Emit the entire listing verbatim.

*** Materials provided ***

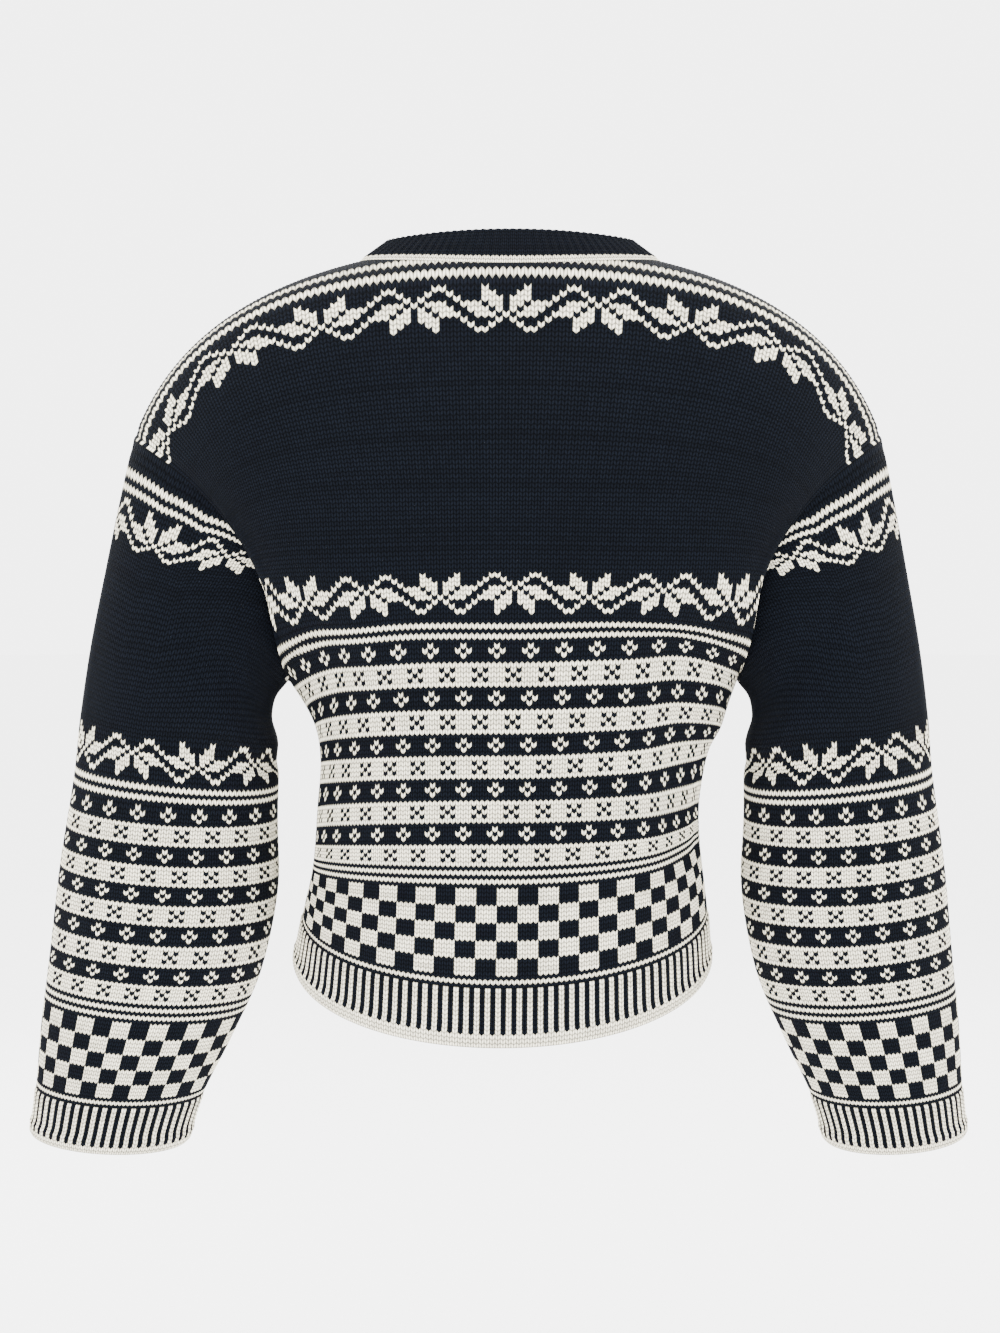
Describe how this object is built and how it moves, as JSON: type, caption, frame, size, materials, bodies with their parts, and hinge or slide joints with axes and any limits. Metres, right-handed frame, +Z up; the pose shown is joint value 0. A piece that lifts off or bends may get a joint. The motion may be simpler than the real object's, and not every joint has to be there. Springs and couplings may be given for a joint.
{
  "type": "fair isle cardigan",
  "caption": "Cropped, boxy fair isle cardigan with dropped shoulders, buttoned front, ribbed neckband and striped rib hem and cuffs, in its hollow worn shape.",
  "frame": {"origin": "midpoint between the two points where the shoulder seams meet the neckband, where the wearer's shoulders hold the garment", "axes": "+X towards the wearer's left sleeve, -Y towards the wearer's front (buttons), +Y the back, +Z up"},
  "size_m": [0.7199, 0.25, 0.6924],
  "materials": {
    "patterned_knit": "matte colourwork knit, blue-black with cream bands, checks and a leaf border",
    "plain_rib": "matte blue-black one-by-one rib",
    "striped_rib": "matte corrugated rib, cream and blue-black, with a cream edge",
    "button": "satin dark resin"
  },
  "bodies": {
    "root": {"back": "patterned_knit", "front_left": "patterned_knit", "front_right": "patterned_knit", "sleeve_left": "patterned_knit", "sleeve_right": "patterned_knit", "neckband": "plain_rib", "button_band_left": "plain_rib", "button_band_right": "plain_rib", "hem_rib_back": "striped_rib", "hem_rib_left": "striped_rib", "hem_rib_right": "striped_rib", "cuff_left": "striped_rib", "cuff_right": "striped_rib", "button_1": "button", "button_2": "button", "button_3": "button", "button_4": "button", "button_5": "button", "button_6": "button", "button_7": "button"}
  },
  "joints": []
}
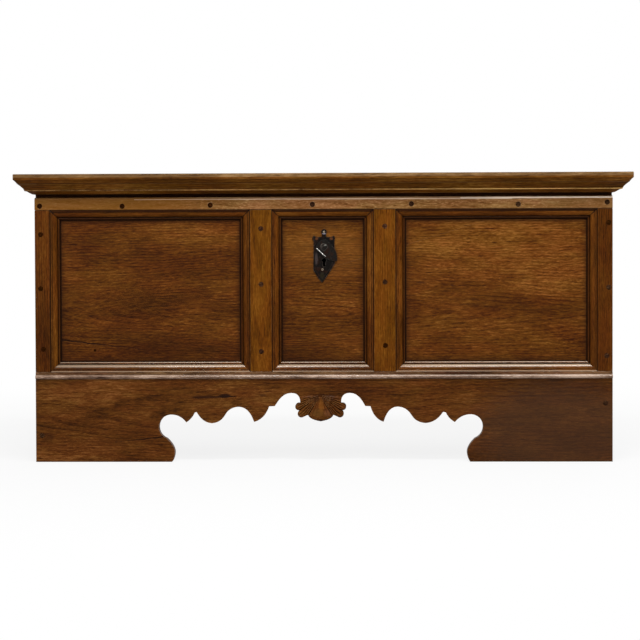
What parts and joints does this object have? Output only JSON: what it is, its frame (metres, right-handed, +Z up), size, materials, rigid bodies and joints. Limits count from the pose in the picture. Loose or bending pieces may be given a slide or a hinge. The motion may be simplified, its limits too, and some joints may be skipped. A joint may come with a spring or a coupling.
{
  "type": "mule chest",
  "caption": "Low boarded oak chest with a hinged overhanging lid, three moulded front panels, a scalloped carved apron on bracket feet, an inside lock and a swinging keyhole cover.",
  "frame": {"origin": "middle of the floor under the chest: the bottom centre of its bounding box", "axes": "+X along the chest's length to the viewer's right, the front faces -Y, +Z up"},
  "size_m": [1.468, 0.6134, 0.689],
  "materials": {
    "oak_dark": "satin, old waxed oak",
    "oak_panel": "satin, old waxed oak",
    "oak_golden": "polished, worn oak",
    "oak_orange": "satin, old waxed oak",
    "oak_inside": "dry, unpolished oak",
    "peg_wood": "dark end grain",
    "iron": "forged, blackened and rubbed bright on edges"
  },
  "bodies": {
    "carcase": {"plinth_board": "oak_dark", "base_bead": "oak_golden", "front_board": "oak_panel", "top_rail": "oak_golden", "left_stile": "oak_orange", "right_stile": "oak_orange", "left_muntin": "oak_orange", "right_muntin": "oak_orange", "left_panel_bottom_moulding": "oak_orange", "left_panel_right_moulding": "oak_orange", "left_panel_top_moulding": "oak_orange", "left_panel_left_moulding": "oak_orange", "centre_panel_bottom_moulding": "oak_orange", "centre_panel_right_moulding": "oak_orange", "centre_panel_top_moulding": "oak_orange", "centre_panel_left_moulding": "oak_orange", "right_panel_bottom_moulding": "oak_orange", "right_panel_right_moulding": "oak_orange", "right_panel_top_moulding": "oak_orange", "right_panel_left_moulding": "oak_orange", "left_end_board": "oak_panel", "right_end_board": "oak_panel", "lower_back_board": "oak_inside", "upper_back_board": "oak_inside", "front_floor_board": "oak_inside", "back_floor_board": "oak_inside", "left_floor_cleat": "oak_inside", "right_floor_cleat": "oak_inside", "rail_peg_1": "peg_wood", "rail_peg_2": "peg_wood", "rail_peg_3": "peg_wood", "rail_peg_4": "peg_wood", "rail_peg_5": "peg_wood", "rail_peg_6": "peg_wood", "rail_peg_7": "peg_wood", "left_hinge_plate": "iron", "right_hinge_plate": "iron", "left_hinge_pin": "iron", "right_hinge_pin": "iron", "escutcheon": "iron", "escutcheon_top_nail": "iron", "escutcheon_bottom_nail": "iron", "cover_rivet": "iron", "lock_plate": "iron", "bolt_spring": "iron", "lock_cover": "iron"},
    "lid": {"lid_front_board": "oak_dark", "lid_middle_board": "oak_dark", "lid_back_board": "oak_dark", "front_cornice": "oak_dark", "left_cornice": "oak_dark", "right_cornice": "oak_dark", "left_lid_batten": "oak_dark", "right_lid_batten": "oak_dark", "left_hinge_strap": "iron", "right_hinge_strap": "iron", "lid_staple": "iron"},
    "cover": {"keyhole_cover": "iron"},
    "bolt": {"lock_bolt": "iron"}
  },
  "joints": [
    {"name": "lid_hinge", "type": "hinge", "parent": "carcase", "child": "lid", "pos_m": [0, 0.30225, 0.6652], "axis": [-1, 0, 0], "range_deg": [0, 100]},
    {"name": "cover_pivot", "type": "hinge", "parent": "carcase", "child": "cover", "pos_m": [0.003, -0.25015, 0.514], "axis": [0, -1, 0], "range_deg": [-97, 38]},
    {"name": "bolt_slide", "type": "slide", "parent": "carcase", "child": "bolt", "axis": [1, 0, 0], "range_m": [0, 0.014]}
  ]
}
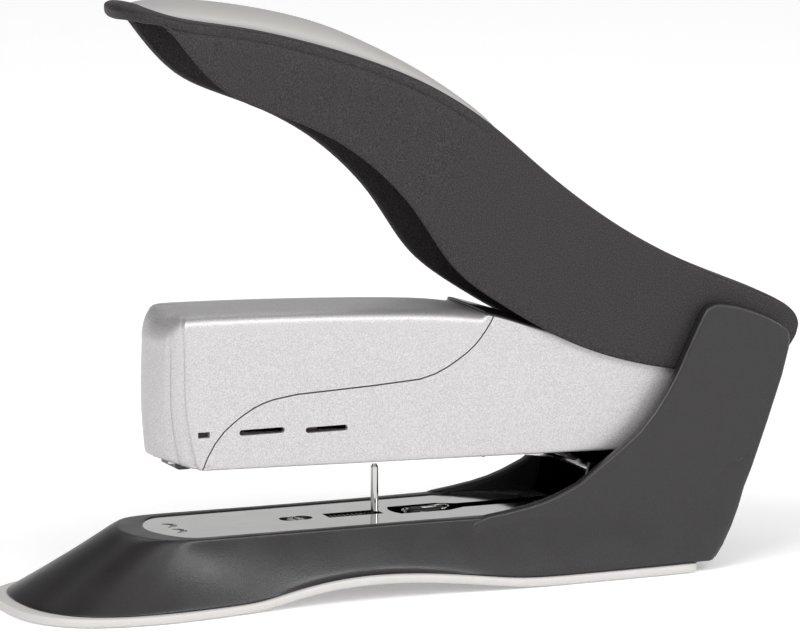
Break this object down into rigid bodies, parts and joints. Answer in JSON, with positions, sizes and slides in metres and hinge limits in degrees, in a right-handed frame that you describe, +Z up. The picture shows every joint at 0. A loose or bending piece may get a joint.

***

(Written solution)
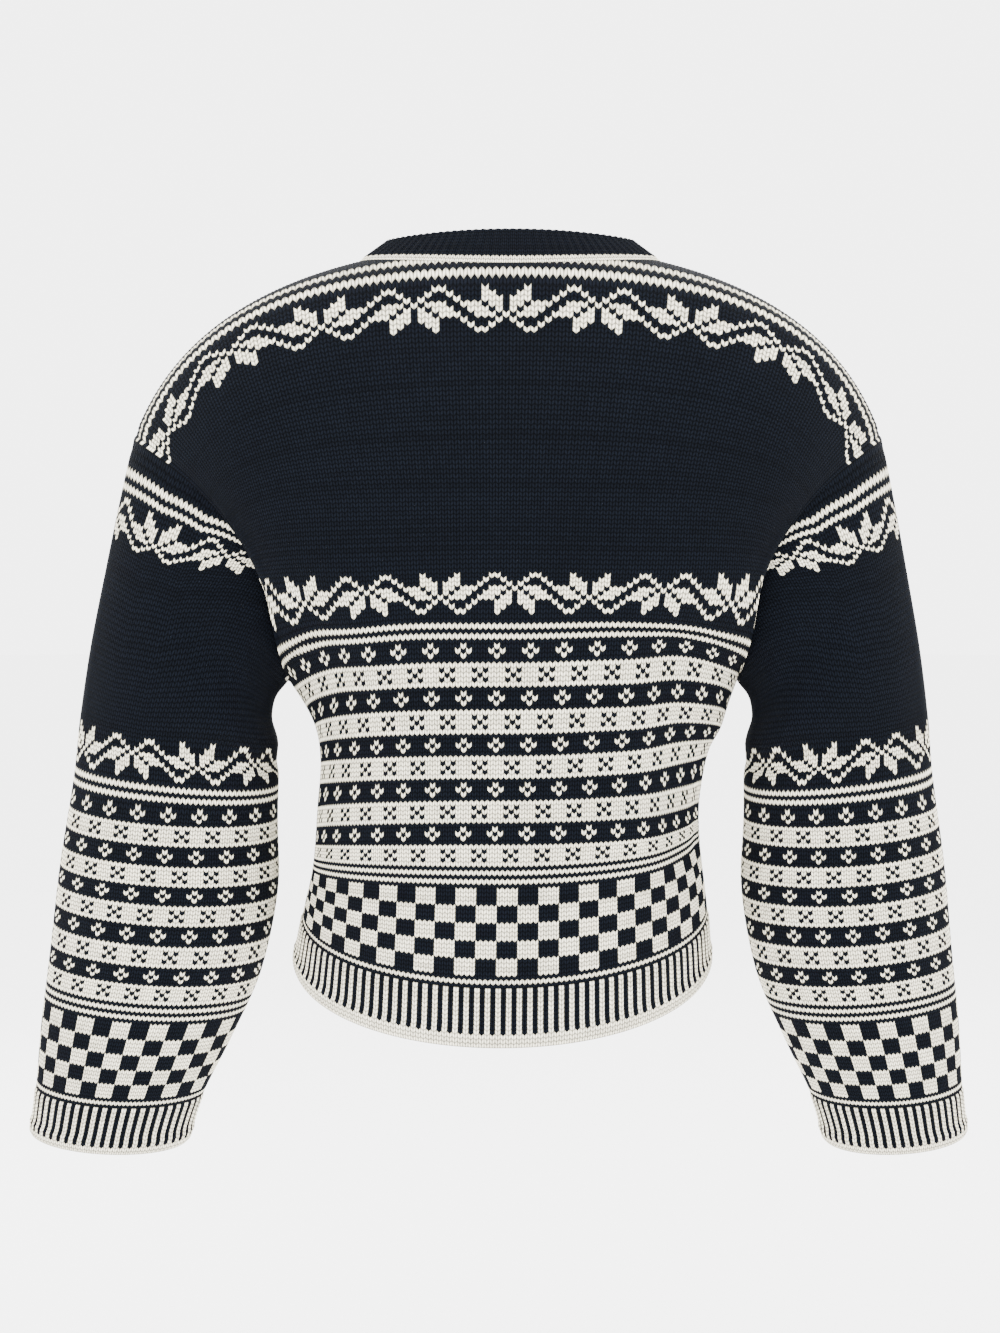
Describe how this object is built and how it moves, as JSON: type, caption, frame, size, materials, bodies with their parts, and hinge or slide joints with axes and any limits. Metres, right-handed frame, +Z up; the pose shown is joint value 0. A piece that lifts off or bends may get a joint. The motion may be simpler than the real object's, and not every joint has to be there. Springs and couplings may be given for a joint.
{
  "type": "fair isle cardigan",
  "caption": "Cropped, boxy fair isle cardigan with dropped shoulders, buttoned front, ribbed neckband and striped rib hem and cuffs, in its hollow worn shape.",
  "frame": {"origin": "midpoint between the two points where the shoulder seams meet the neckband, where the wearer's shoulders hold the garment", "axes": "+X towards the wearer's left sleeve, -Y towards the wearer's front (buttons), +Y the back, +Z up"},
  "size_m": [0.7199, 0.25, 0.6924],
  "materials": {
    "patterned_knit": "matte colourwork knit, blue-black with cream bands, checks and a leaf border",
    "plain_rib": "matte blue-black one-by-one rib",
    "striped_rib": "matte corrugated rib, cream and blue-black, with a cream edge",
    "button": "satin dark resin"
  },
  "bodies": {
    "root": {"back": "patterned_knit", "front_left": "patterned_knit", "front_right": "patterned_knit", "sleeve_left": "patterned_knit", "sleeve_right": "patterned_knit", "neckband": "plain_rib", "button_band_left": "plain_rib", "button_band_right": "plain_rib", "hem_rib_back": "striped_rib", "hem_rib_left": "striped_rib", "hem_rib_right": "striped_rib", "cuff_left": "striped_rib", "cuff_right": "striped_rib", "button_1": "button", "button_2": "button", "button_3": "button", "button_4": "button", "button_5": "button", "button_6": "button", "button_7": "button"}
  },
  "joints": []
}
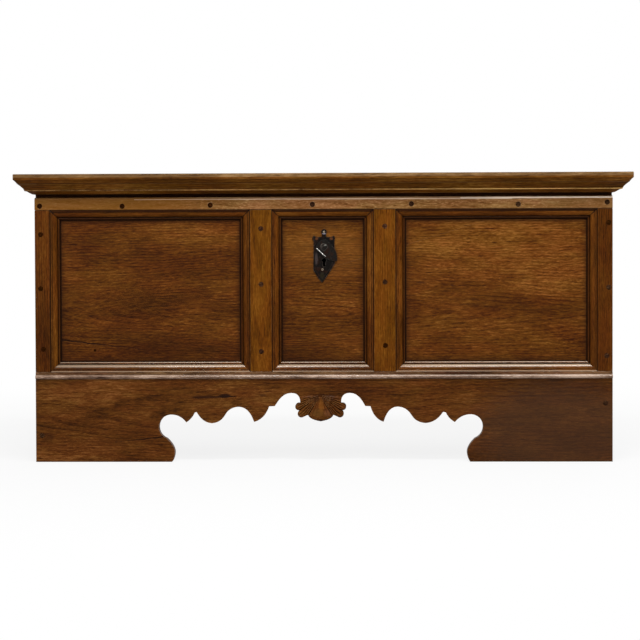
What parts and joints does this object have? Output only JSON: what it is, its frame (metres, right-handed, +Z up), size, materials, rigid bodies and joints. Limits count from the pose in the picture. Loose or bending pieces may be given a slide or a hinge. The motion may be simplified, its limits too, and some joints may be skipped. A joint may come with a spring or a coupling.
{
  "type": "mule chest",
  "caption": "Low boarded oak chest with a hinged overhanging lid, three moulded front panels, a scalloped carved apron on bracket feet, an inside lock and a swinging keyhole cover.",
  "frame": {"origin": "middle of the floor under the chest: the bottom centre of its bounding box", "axes": "+X along the chest's length to the viewer's right, the front faces -Y, +Z up"},
  "size_m": [1.468, 0.6134, 0.689],
  "materials": {
    "oak_dark": "satin, old waxed oak",
    "oak_panel": "satin, old waxed oak",
    "oak_golden": "polished, worn oak",
    "oak_orange": "satin, old waxed oak",
    "oak_inside": "dry, unpolished oak",
    "peg_wood": "dark end grain",
    "iron": "forged, blackened and rubbed bright on edges"
  },
  "bodies": {
    "carcase": {"plinth_board": "oak_dark", "base_bead": "oak_golden", "front_board": "oak_panel", "top_rail": "oak_golden", "left_stile": "oak_orange", "right_stile": "oak_orange", "left_muntin": "oak_orange", "right_muntin": "oak_orange", "left_panel_bottom_moulding": "oak_orange", "left_panel_right_moulding": "oak_orange", "left_panel_top_moulding": "oak_orange", "left_panel_left_moulding": "oak_orange", "centre_panel_bottom_moulding": "oak_orange", "centre_panel_right_moulding": "oak_orange", "centre_panel_top_moulding": "oak_orange", "centre_panel_left_moulding": "oak_orange", "right_panel_bottom_moulding": "oak_orange", "right_panel_right_moulding": "oak_orange", "right_panel_top_moulding": "oak_orange", "right_panel_left_moulding": "oak_orange", "left_end_board": "oak_panel", "right_end_board": "oak_panel", "lower_back_board": "oak_inside", "upper_back_board": "oak_inside", "front_floor_board": "oak_inside", "back_floor_board": "oak_inside", "left_floor_cleat": "oak_inside", "right_floor_cleat": "oak_inside", "rail_peg_1": "peg_wood", "rail_peg_2": "peg_wood", "rail_peg_3": "peg_wood", "rail_peg_4": "peg_wood", "rail_peg_5": "peg_wood", "rail_peg_6": "peg_wood", "rail_peg_7": "peg_wood", "left_hinge_plate": "iron", "right_hinge_plate": "iron", "left_hinge_pin": "iron", "right_hinge_pin": "iron", "escutcheon": "iron", "escutcheon_top_nail": "iron", "escutcheon_bottom_nail": "iron", "cover_rivet": "iron", "lock_plate": "iron", "bolt_spring": "iron", "lock_cover": "iron"},
    "lid": {"lid_front_board": "oak_dark", "lid_middle_board": "oak_dark", "lid_back_board": "oak_dark", "front_cornice": "oak_dark", "left_cornice": "oak_dark", "right_cornice": "oak_dark", "left_lid_batten": "oak_dark", "right_lid_batten": "oak_dark", "left_hinge_strap": "iron", "right_hinge_strap": "iron", "lid_staple": "iron"},
    "cover": {"keyhole_cover": "iron"},
    "bolt": {"lock_bolt": "iron"}
  },
  "joints": [
    {"name": "lid_hinge", "type": "hinge", "parent": "carcase", "child": "lid", "pos_m": [0, 0.30225, 0.6652], "axis": [-1, 0, 0], "range_deg": [0, 100]},
    {"name": "cover_pivot", "type": "hinge", "parent": "carcase", "child": "cover", "pos_m": [0.003, -0.25015, 0.514], "axis": [0, -1, 0], "range_deg": [-97, 38]},
    {"name": "bolt_slide", "type": "slide", "parent": "carcase", "child": "bolt", "axis": [1, 0, 0], "range_m": [0, 0.014]}
  ]
}
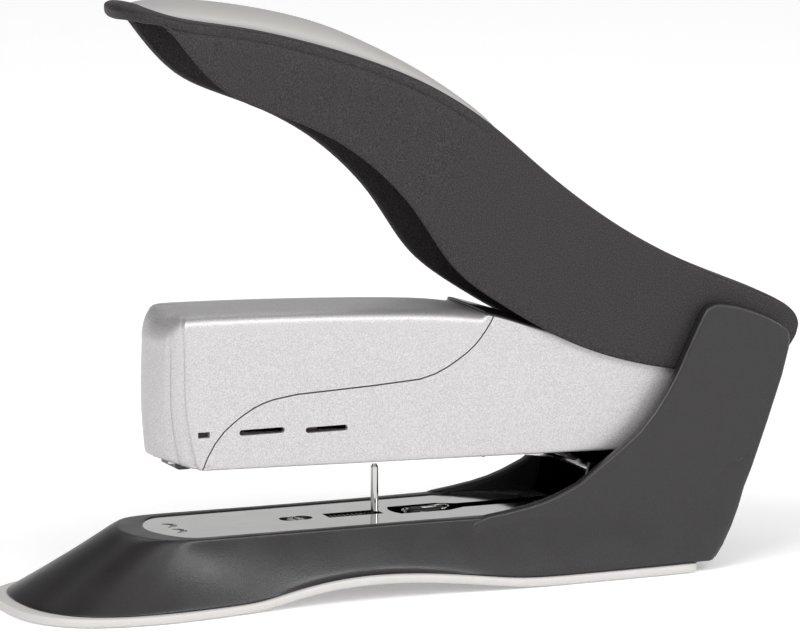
Break this object down into rigid bodies, parts and joints. Answer in JSON, with positions, sizes and slides in metres and hinge limits in degrees, in a right-handed frame that you describe, +Z up. The picture shows every joint at 0. A loose or bending piece may get a joint.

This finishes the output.